According to previous reporting by the Miami Herald, Saab’s status had become a key issue in ongoing negotiations between Washington and Venezuela’s interim government, led by Delcy Rodríguez. Sources familiar with those discussions said the talks extended beyond Saab himself and touched on the broader prosecution strategy against a number of high-ranking regime officials.
People familiar with the negotiations told the Herald that U.S. officials increasingly viewed Saab as a potentially crucial witness capable of providing detailed insight into the financial architecture that sustained Maduro’s inner circle for years.
“The U.S. needs Saab because he has crucial information about Maduro’s financial operations and can provide evidence for narcoterrorism charges,” one source familiar with the negotiations previously told the Herald. “He managed the money. If investigators want to show how funds moved through the system and how those funds may have supported criminal activities, Saab is a key witness.”
Saab disappeared from public view earlier this year amid reports in Venezuelan media that he had been detained shortly after Rodríguez removed him from his government post as minister of industry and national production.
For years, Saab was viewed as one of the key financial gatekeepers of Maduro’s regime — a man prosecutors believe understood not only where billions of dollars moved, but also how those financial networks operated across Venezuela, Europe, the Middle East and the United States.
Federal prosecutors in Miami have long accused Saab of orchestrating schemes that generated hundreds of millions of dollars through inflated contracts with the Venezuelan government.
One of the central investigations involves Venezuela’s controversial CLAP food subsidy program, which was created to distribute subsidized food to struggling Venezuelans during the country’s economic collapse. Prosecutors allege Saab and his associates used the program to secure overpriced government contracts while routing profits through a sophisticated network of international companies and financial intermediaries.
The U.S. government had previously accused Saab of laundering more than $350 million linked to corrupt Venezuelan housing contracts and of helping senior regime insiders move enormous sums through global banking systems.
Saab was first arrested in June 2020 in Cape Verde after his plane stopped to refuel while en route to Iran. At the time, he claimed he was traveling as a diplomatic envoy for Maduro on a mission related to fuel and gold transactions — an argument later rejected by U.S. courts.

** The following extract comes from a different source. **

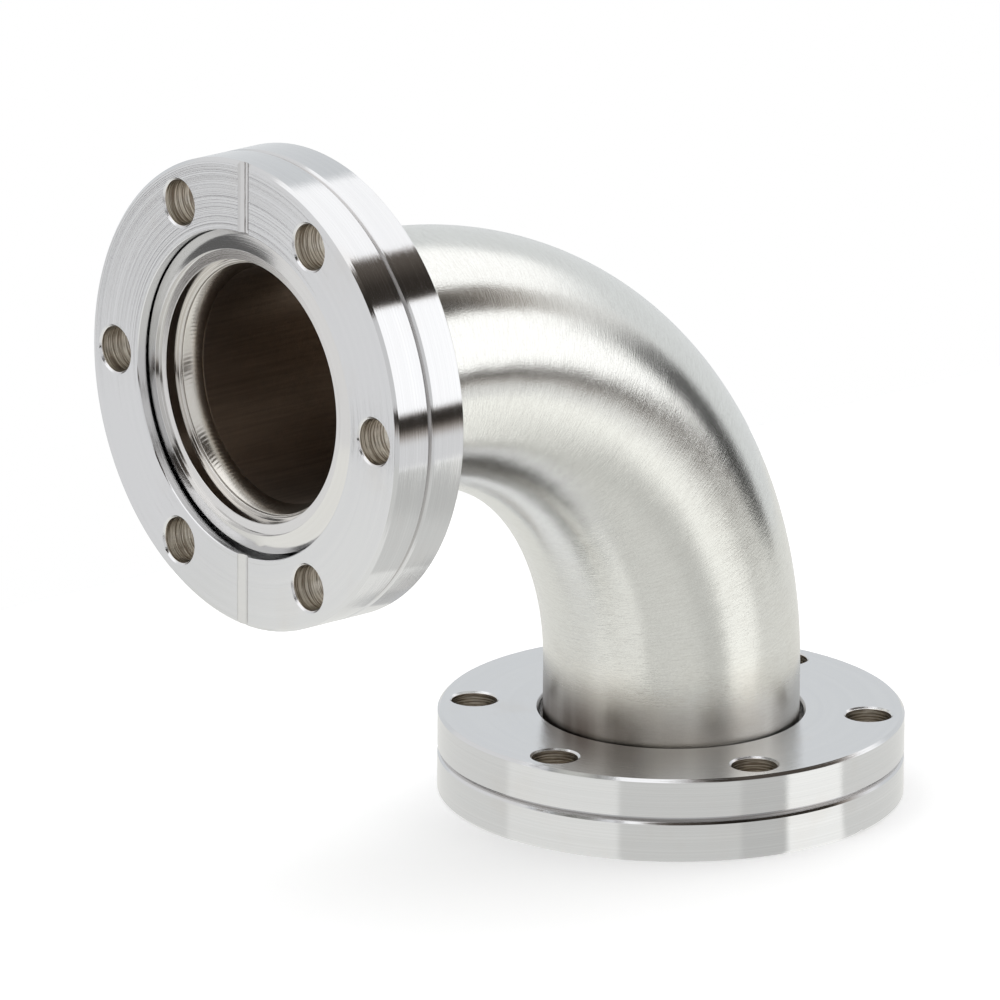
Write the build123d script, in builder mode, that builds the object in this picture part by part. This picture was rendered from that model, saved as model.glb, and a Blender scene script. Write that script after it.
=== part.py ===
from build123d import *
from math import radians, tan
import os

# Bakeable vacuum elbow: a bent thin-walled tube with a rotatable knife-edge flange at each end.
# Each flange is a loose bolt ring turning on a weld insert, which carries the knife edge.
# The origin is the centre of the lower flange's sealing face, and Z goes up its axis.
# The front port looks along -Y, and the bend lies in the YZ plane.

# Tube
tube_diameter = 38.1
tube_wall = 1.65
bend_radius = 57.15
front_reach = 82.0
front_height = 76.8

# Bolt ring: its walls stand one outside the other, from the gasket recess to the bolt holes to the rim
flange_thickness = 12.7
bolt_count = 6
bolt_hole = 6.8
recess_wall = 1.8
rim_wall = 1.9
hole_edge_break = 0.3
rim_edge_break = 0.45
bore_edge_break = 0.3
recess_edge_break = 0.12
rim_groove_width = 1.2
rim_groove_depth = 0.5
leak_groove_width = 2.5
leak_groove_depth = 0.6
tube_gap = 0.65
front_hole_angle = 60
lower_hole_angle = 136.2

# Weld insert: from the tube's bore outwards come the relief bore, the knife edge and the gasket land
relief_step = 1.95
relief_depth = 3.35
knife_wall = 1.6
knife_tip_depth = 0.7
knife_slope = 20.0
knife_height = 0.72
gasket_land = 3.2
lip_step = 0.85
lip_round = 0.4
insert_back_depth = 7.9
insert_clearance = 0.35
insert_edge_break = 0.3
shoulder_play = 0.1
socket_clearance = 0.05

# Weld on the vacuum side, running from the insert's lip down over the end of the tube
weld_depth = 5.1
weld_run_out = 1.65
weld_penetration = 1.35
weld_crown = 0.2

# Retaining wire, half in the insert and half in the ring
wire_diameter = 1.2
wire_bite = 0.55
wire_depth = 5.0
wire_side_play = 0.05
wire_float = 0.45
wire_gap_angle = 18

# The loose front ring hangs on its insert by less than the clearance between them
front_ring_sag = 0.25

# Sizes that follow from the ones above
tube_radius = tube_diameter / 2
tube_bore_radius = tube_radius - tube_wall
ring_bore_radius = tube_radius + tube_gap
relief_radius = tube_bore_radius + relief_step
knife_radius = relief_radius + knife_wall
recess_radius = knife_radius + gasket_land
bolt_circle_radius = recess_radius + recess_wall + bolt_hole / 2
flange_radius = bolt_circle_radius + bolt_hole / 2 + rim_wall
lip_radius = relief_radius - lip_step
lip_toe_depth = relief_depth + lip_round
insert_radius = recess_radius - insert_clearance
knife_root_depth = knife_tip_depth + knife_height
insert_rim_depth = knife_tip_depth + (insert_radius - knife_radius) * tan(radians(knife_slope))
shoulder_depth = insert_back_depth + shoulder_play
socket_radius = tube_radius + socket_clearance
weld_root_radius = tube_bore_radius + weld_penetration
wire_seat_radius = insert_radius - wire_bite
wire_centre_radius = wire_seat_radius + wire_diameter / 2
wire_groove_width = wire_diameter + 2 * wire_side_play
ring_wire_groove_radius = wire_centre_radius + wire_diameter / 2 + wire_float
leak_groove_radius = ((leak_groove_width / 2) ** 2 + leak_groove_depth**2) / (2 * leak_groove_depth)

# How closely an edge's radius has to match the size it is looked up by
radius_match = 0.0001

# A port's plane has its origin on the sealing face and its normal pointing out of the port
lower_port = Plane(origin=(0, 0, 0), x_dir=(1, 0, 0), z_dir=(0, 0, -1))
front_port = Plane(origin=(0, -front_reach, front_height), x_dir=(1, 0, 0), z_dir=(0, -1, 0))
front_ring_port = Plane(
    origin=(0, -front_reach, front_height - front_ring_sag), x_dir=(1, 0, 0), z_dir=(0, -1, 0)
)


def turning_plane(port):
    """The half section of a turned piece: x is the radius, y the depth behind the sealing face."""
    return Plane(origin=port.origin, x_dir=port.x_dir, z_dir=port.x_dir.cross(-port.z_dir))


def turning_axis(port):
    """The axis of everything turned about a port."""
    return Axis(port.origin, port.z_dir)


def circle_edges(part, radius):
    """The round edges of one radius."""
    round_edges = part.edges().filter_by(GeomType.CIRCLE)
    return round_edges.filter_by(lambda edge: abs(edge.radius - radius) < radius_match)


def make_tube():
    """A bent tube with a short straight leg at each end, bevelled inside for the welds."""
    lower_end = Vector(0, 0, weld_depth)
    bend_start = Vector(0, 0, front_height - bend_radius)
    bend_end = Vector(0, -bend_radius, front_height)
    front_end = Vector(0, -front_reach + weld_depth, front_height)
    with BuildPart() as tube:
        with BuildLine() as centre_line:
            Line(lower_end, bend_start)
            TangentArc(bend_start, bend_end, tangent=(0, 0, 1))
            Line(bend_end, front_end)
        with BuildSketch(Plane(origin=lower_end, z_dir=(0, 0, 1))):
            Circle(tube_radius)
            Circle(tube_bore_radius, mode=Mode.SUBTRACT)
        sweep(path=centre_line.wires()[0])
        end_faces = [tube.faces().sort_by(Axis.Z)[0], tube.faces().sort_by(Axis.Y)[0]]
        for end_face in end_faces:
            bore_edge = end_face.inner_wires()[0].edges()[0]
            chamfer(bore_edge, length=weld_penetration, length2=weld_run_out, reference=end_face)
    return tube


def make_insert(port):
    """The turned weld insert: knife edge in front, lip and socket for the tube behind it."""
    with BuildPart() as insert:
        with BuildSketch(turning_plane(port)):
            with BuildLine():
                Polyline(
                    (knife_radius, knife_tip_depth),
                    (insert_radius, insert_rim_depth),
                    (insert_radius, insert_back_depth - insert_edge_break),
                    (insert_radius - insert_edge_break, insert_back_depth),
                    (socket_radius, insert_back_depth),
                    (socket_radius, weld_depth),
                    (weld_root_radius, weld_depth),
                    (lip_radius, lip_toe_depth),
                )
                TangentArc(
                    (lip_radius + lip_round, relief_depth),
                    (lip_radius, lip_toe_depth),
                    tangent=(-1, 0),
                )
                Polyline(
                    (lip_radius + lip_round, relief_depth),
                    (relief_radius, relief_depth),
                    (relief_radius, knife_root_depth),
                    (knife_radius, knife_root_depth),
                    (knife_radius, knife_tip_depth),
                )
            make_face()
            with Locations((wire_seat_radius, wire_depth)):
                Rectangle(
                    2 * wire_bite,
                    wire_groove_width,
                    align=(Align.MIN, Align.CENTER),
                    mode=Mode.SUBTRACT,
                )
        revolve(axis=turning_axis(port))
    return insert


def make_weld_bead(port):
    """The fused bead: it fills the bevels and slopes from the lip's toe down to the tube's bore."""
    lip_toe = (lip_radius, lip_toe_depth)
    tube_toe = (tube_bore_radius, weld_depth + weld_run_out)
    with BuildPart() as bead:
        with BuildSketch(turning_plane(port)):
            with BuildLine():
                Line(lip_toe, (weld_root_radius, weld_depth))
                Line((weld_root_radius, weld_depth), tube_toe)
                SagittaArc(lip_toe, tube_toe, weld_crown)
            make_face()
        revolve(axis=turning_axis(port))
    return bead


def make_retaining_wire(port):
    """An open ring of round wire in the insert's groove, with its gap at one side of the bend."""
    with BuildPart() as wire:
        with BuildSketch(turning_plane(port)):
            with Locations((wire_centre_radius, wire_depth)):
                Circle(wire_diameter / 2)
        revolve(axis=turning_axis(port), revolution_arc=360 - wire_gap_angle)
    return wire


def make_bolt_ring(port, hole_angle):
    """The loose ring, turned all over, then drilled, with two leak-check grooves across its face."""
    with BuildPart() as ring:
        with BuildSketch(turning_plane(port)) as section:
            with Locations((ring_bore_radius, 0)):
                Rectangle(
                    flange_radius - ring_bore_radius,
                    flange_thickness,
                    align=(Align.MIN, Align.MIN),
                )
            rim_corners = section.vertices().group_by(Axis.X)[-1]
            chamfer(rim_corners, length=rim_edge_break)
            back_bore_corner = section.vertices().group_by(Axis.X)[0].sort_by(Axis.Y)[-1]
            chamfer(back_bore_corner, length=bore_edge_break)
            with Locations((ring_bore_radius, 0)):
                Rectangle(
                    recess_radius - ring_bore_radius,
                    shoulder_depth,
                    align=(Align.MIN, Align.MIN),
                    mode=Mode.SUBTRACT,
                )
            recess_corner = section.vertices().group_by(Axis.Y)[0].sort_by(Axis.X)[0]
            chamfer(recess_corner, length=recess_edge_break)
            with Locations((recess_radius, wire_depth)):
                Rectangle(
                    2 * (ring_wire_groove_radius - recess_radius),
                    wire_groove_width,
                    mode=Mode.SUBTRACT,
                )
            with BuildLine():
                Polyline(
                    (flange_radius, (flange_thickness - rim_groove_width) / 2),
                    (flange_radius - rim_groove_depth, flange_thickness / 2),
                    (flange_radius, (flange_thickness + rim_groove_width) / 2),
                    close=True,
                )
            make_face(mode=Mode.SUBTRACT)
        revolve(axis=turning_axis(port))
        with BuildSketch(port):
            with PolarLocations(bolt_circle_radius, bolt_count, start_angle=hole_angle):
                Circle(bolt_hole / 2)
        extrude(amount=-flange_thickness, mode=Mode.SUBTRACT)
        chamfer(circle_edges(ring, bolt_hole / 2), length=hole_edge_break)
        groove_angle = hole_angle + 180 / bolt_count
        groove_direction = port.x_dir.rotate(turning_axis(port), groove_angle)
        groove_centre = port.origin + port.z_dir * (leak_groove_radius - leak_groove_depth)
        with BuildSketch(Plane(origin=groove_centre, z_dir=groove_direction)):
            Circle(leak_groove_radius)
        extrude(amount=flange_radius, both=True, mode=Mode.SUBTRACT)
    return ring


elbow_tube = make_tube()
lower_insert = make_insert(lower_port)
front_insert = make_insert(front_port)
lower_weld_bead = make_weld_bead(lower_port)
front_weld_bead = make_weld_bead(front_port)
lower_retaining_wire = make_retaining_wire(lower_port)
front_retaining_wire = make_retaining_wire(front_port)
lower_bolt_ring = make_bolt_ring(lower_port, lower_hole_angle)
front_bolt_ring = make_bolt_ring(front_ring_port, front_hole_angle)

elbow_tube.part.label = "elbow_tube"
lower_insert.part.label = "lower_insert"
front_insert.part.label = "front_insert"
lower_weld_bead.part.label = "lower_weld_bead"
front_weld_bead.part.label = "front_weld_bead"
lower_retaining_wire.part.label = "lower_retaining_wire"
front_retaining_wire.part.label = "front_retaining_wire"
lower_bolt_ring.part.label = "lower_bolt_ring"
front_bolt_ring.part.label = "front_bolt_ring"

os.makedirs("parts", exist_ok=True)
export_step(elbow_tube.part, "parts/elbow_tube.step")
export_step(lower_insert.part, "parts/lower_insert.step")
export_step(front_insert.part, "parts/front_insert.step")
export_step(lower_weld_bead.part, "parts/lower_weld_bead.step")
export_step(front_weld_bead.part, "parts/front_weld_bead.step")
export_step(lower_retaining_wire.part, "parts/lower_retaining_wire.step")
export_step(front_retaining_wire.part, "parts/front_retaining_wire.step")
export_step(lower_bolt_ring.part, "parts/lower_bolt_ring.step")
export_step(front_bolt_ring.part, "parts/front_bolt_ring.step")
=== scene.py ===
# %% [markdown]
# # A vacuum flange elbow, dressed for its picture
# The real object is a bent stainless tube with a rotatable knife-edge flange on each end.
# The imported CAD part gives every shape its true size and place, so it is loaded first and never changed.
# What a CAD solid can't give is added around it here: the ripples of the welds, the softened edges of the
# turned inserts, and the way each steel surface was cut, drilled, bent or brushed.

from math import cos, pi, radians, sin, tan

import bpy
import numpy as np
from mathutils import Matrix, Vector


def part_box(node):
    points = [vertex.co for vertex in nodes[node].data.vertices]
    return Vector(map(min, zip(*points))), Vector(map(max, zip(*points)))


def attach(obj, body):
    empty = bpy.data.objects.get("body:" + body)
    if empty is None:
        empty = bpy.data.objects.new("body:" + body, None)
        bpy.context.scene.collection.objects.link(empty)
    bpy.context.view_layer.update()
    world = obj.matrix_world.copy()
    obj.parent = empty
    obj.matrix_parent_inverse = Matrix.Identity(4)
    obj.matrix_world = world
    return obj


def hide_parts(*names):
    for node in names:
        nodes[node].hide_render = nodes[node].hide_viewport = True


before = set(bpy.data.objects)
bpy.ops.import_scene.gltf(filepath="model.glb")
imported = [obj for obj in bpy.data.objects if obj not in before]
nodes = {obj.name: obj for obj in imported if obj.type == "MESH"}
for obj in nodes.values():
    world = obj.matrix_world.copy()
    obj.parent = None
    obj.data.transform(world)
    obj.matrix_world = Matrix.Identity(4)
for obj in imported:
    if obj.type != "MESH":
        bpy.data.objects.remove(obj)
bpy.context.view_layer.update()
mm = 0.001
print("nodes:", sorted(nodes))

# %% [markdown]
# ## Where the two ports are
# Both flanges are the same set of parts, one looking down and one looking forwards.
# A port's own frame has its origin at the centre of the sealing face and its z axis pointing out of the port,
# so a depth behind the face is -z. Everything turned is worked out once in that frame and placed by a matrix.
# The centres come from the boxes of the CAD nodes, so they follow the part if its sizes change.


# %% Port frames, read from the boxes of the nodes
def port_frame(ring, turn):
    """The matrix from a port's own frame to the part's: a turn about x, then a move to the face's centre."""
    low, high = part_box(ring)
    centre = (low + high) / 2
    out = Matrix.Rotation(turn, 4, "X") @ Vector((0, 0, 1))
    half = (high - low) / 2
    centre += out * abs(out.dot(half))
    return Matrix.Translation(centre) @ Matrix.Rotation(turn, 4, "X")


lower_turn = pi
front_turn = pi / 2
lower_ring_port = port_frame("lower_bolt_ring", lower_turn)
front_ring_port = port_frame("front_bolt_ring", front_turn)
insert_tip_depth = 0.7 * mm
lower_port = port_frame("lower_insert", lower_turn) @ Matrix.Translation((0, 0, insert_tip_depth))
front_port = port_frame("front_insert", front_turn) @ Matrix.Translation((0, 0, insert_tip_depth))
print("lower port centre in mm:", [round(v / mm, 2) for v in lower_port.translation])
print("front port centre in mm:", [round(v / mm, 2) for v in front_port.translation])
print("front ring centre in mm:", [round(v / mm, 2) for v in front_ring_port.translation])

# %% [markdown]
# ## Surfaces on a grid
# A turned or welded ring is a closed profile that goes all the way round, so its points form a grid that is
# closed in both directions, like a doughnut. numpy works the whole grid out as one array, and each square of
# it becomes a face. No pole or seam is left open.


# %% A mesh from a grid that is closed both ways
def add_piece(name, mesh, body):
    """Puts a mesh into the scene as a piece that rides on a body."""
    piece = bpy.data.objects.new(name, mesh)
    bpy.context.scene.collection.objects.link(piece)
    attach(piece, body)
    print(name, "faces:", len(mesh.polygons))
    return piece


def ring_object(name, points, port, body):
    """Each point of a (profile, round) grid is joined to the next along and round, the last to the first."""
    along, around = points.shape[:2]
    number = np.arange(along * around).reshape(along, around)
    beside = np.roll(number, -1, axis=1)
    below = np.roll(number, -1, axis=0)
    across = np.roll(beside, -1, axis=0)
    faces = np.stack([number, beside, across, below], axis=-1).reshape(-1, 4)
    mesh = bpy.data.meshes.new(name)
    mesh.from_pydata(points.reshape(-1, 3), [], faces)
    mesh.transform(port)
    mesh.shade_smooth()
    return add_piece(name, mesh, body)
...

After a lengthy legal battle, Saab was extradited to the United States in October 2021 and jailed in Miami pending trial. Following his presidential pardon, he was flown back to Venezuela, where he was welcomed as a returning hero by the socialist regime and later appointed to Maduro’s cabinet.
His renewed legal exposure now comes at a particularly delicate political moment for Venezuela.
Rodríguez assumed power earlier this year after a dramatic Jan. 3 U.S. military operation that resulted in Maduro’s capture and removal from office. Since then, Rodríguez’s interim government has sought to stabilize the country while navigating intense pressure from the United States and internal resistance from factions within Venezuela’s military and ruling coalition.
Analysts say Saab’s transfer could deepen tensions within Chavista circles, where many officials fear expanding U.S. investigations into corruption networks tied to the former regime.
The move may also place additional scrutiny on several businessmen and former Venezuelan officials already facing charges in South Florida, including media mogul Raúl Gorrín, owner of Globovisión, and Interior Minister Diosdado Cabello, who allegedly is one of the top members of the Los Soles drug cartel.
Federal prosecutors charged Gorrín in 2024 with conspiring to launder $1.2 billion allegedly stolen from Venezuela through corrupt financial schemes tied to the state oil industry and preferential currency exchange systems.